Record list:
----------

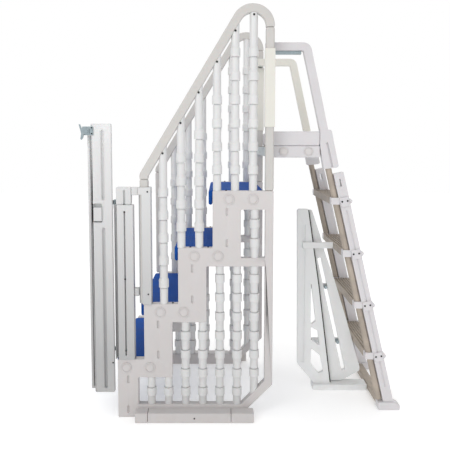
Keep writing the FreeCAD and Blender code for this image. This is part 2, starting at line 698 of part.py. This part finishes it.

----------

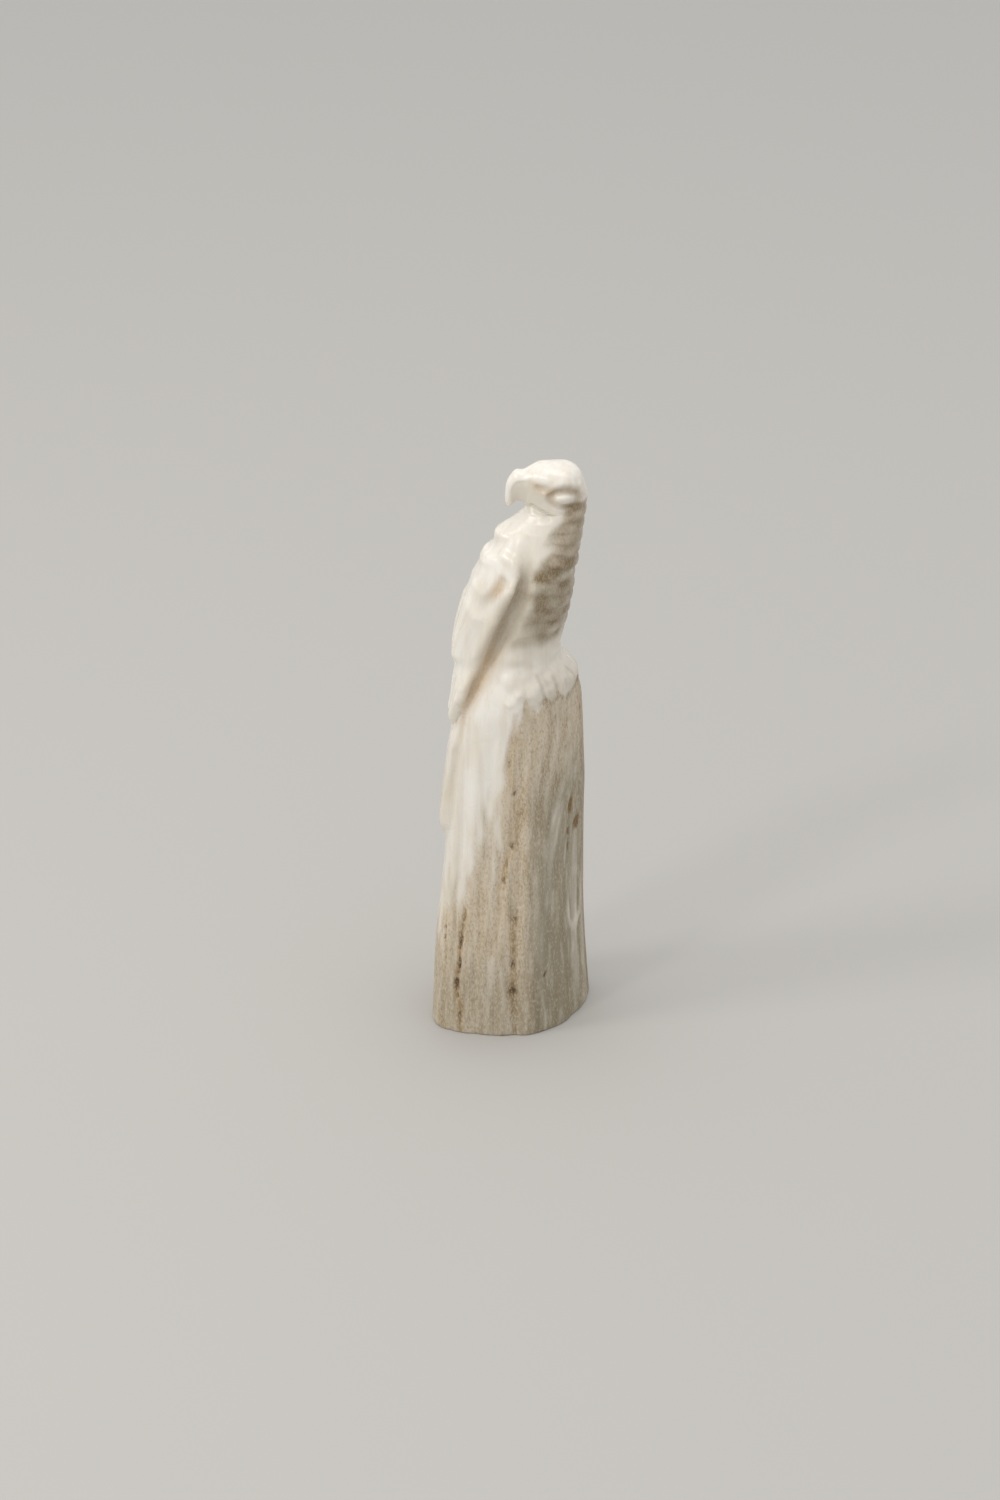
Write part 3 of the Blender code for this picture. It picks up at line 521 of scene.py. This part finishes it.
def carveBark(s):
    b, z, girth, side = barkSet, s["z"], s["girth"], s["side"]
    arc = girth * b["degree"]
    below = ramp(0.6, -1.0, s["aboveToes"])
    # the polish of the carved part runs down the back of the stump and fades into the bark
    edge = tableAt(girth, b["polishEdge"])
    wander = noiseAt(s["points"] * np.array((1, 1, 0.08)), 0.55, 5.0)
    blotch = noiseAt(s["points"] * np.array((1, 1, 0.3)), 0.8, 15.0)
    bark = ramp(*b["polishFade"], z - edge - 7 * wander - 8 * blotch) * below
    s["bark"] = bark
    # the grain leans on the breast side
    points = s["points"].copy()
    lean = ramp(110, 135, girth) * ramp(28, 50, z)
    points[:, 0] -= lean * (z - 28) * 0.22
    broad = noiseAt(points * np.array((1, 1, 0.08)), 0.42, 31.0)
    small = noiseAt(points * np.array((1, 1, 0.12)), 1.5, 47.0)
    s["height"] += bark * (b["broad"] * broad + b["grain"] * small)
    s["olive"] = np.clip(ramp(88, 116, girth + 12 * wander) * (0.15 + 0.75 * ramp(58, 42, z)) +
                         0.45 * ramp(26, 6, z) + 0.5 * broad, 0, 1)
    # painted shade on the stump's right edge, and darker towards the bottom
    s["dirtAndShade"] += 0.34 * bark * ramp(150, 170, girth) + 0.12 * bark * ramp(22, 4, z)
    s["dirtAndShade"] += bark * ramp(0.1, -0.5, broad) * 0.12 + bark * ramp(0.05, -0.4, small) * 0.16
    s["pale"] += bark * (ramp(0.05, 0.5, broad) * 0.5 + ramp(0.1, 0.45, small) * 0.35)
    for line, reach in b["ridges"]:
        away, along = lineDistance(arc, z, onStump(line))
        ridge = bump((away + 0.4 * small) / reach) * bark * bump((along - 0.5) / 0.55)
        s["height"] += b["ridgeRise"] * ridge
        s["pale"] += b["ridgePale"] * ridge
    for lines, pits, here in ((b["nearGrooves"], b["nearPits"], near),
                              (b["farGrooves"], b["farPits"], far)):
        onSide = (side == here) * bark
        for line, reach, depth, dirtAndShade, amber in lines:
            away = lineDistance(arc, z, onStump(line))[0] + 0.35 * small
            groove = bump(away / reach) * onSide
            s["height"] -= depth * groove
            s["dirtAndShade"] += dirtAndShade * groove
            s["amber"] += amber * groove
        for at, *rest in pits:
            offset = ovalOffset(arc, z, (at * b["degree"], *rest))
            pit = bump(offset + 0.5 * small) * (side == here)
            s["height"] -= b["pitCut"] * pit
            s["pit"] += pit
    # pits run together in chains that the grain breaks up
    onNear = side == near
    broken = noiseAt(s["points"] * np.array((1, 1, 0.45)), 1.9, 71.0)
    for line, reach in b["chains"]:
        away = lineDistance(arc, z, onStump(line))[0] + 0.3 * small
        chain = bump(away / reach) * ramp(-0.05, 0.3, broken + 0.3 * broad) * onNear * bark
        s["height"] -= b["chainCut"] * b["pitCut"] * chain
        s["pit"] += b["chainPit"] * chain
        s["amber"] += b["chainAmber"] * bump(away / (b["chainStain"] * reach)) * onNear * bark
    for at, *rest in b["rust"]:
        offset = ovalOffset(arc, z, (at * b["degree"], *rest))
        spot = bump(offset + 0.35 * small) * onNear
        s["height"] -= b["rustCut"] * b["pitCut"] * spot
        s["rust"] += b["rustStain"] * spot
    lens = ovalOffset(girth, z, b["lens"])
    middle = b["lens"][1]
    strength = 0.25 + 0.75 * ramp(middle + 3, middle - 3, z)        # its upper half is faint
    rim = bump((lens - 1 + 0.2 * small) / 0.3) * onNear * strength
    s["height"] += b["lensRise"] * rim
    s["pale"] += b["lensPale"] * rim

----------

Required task:
Pick out every line with the string "This" and copy it.

Task answer:
Keep writing the FreeCAD and Blender code for this image. This is part 2, starting at line 698 of part.py. This part finishes it.
Write part 3 of the Blender code for this picture. It picks up at line 521 of scene.py. This part finishes it.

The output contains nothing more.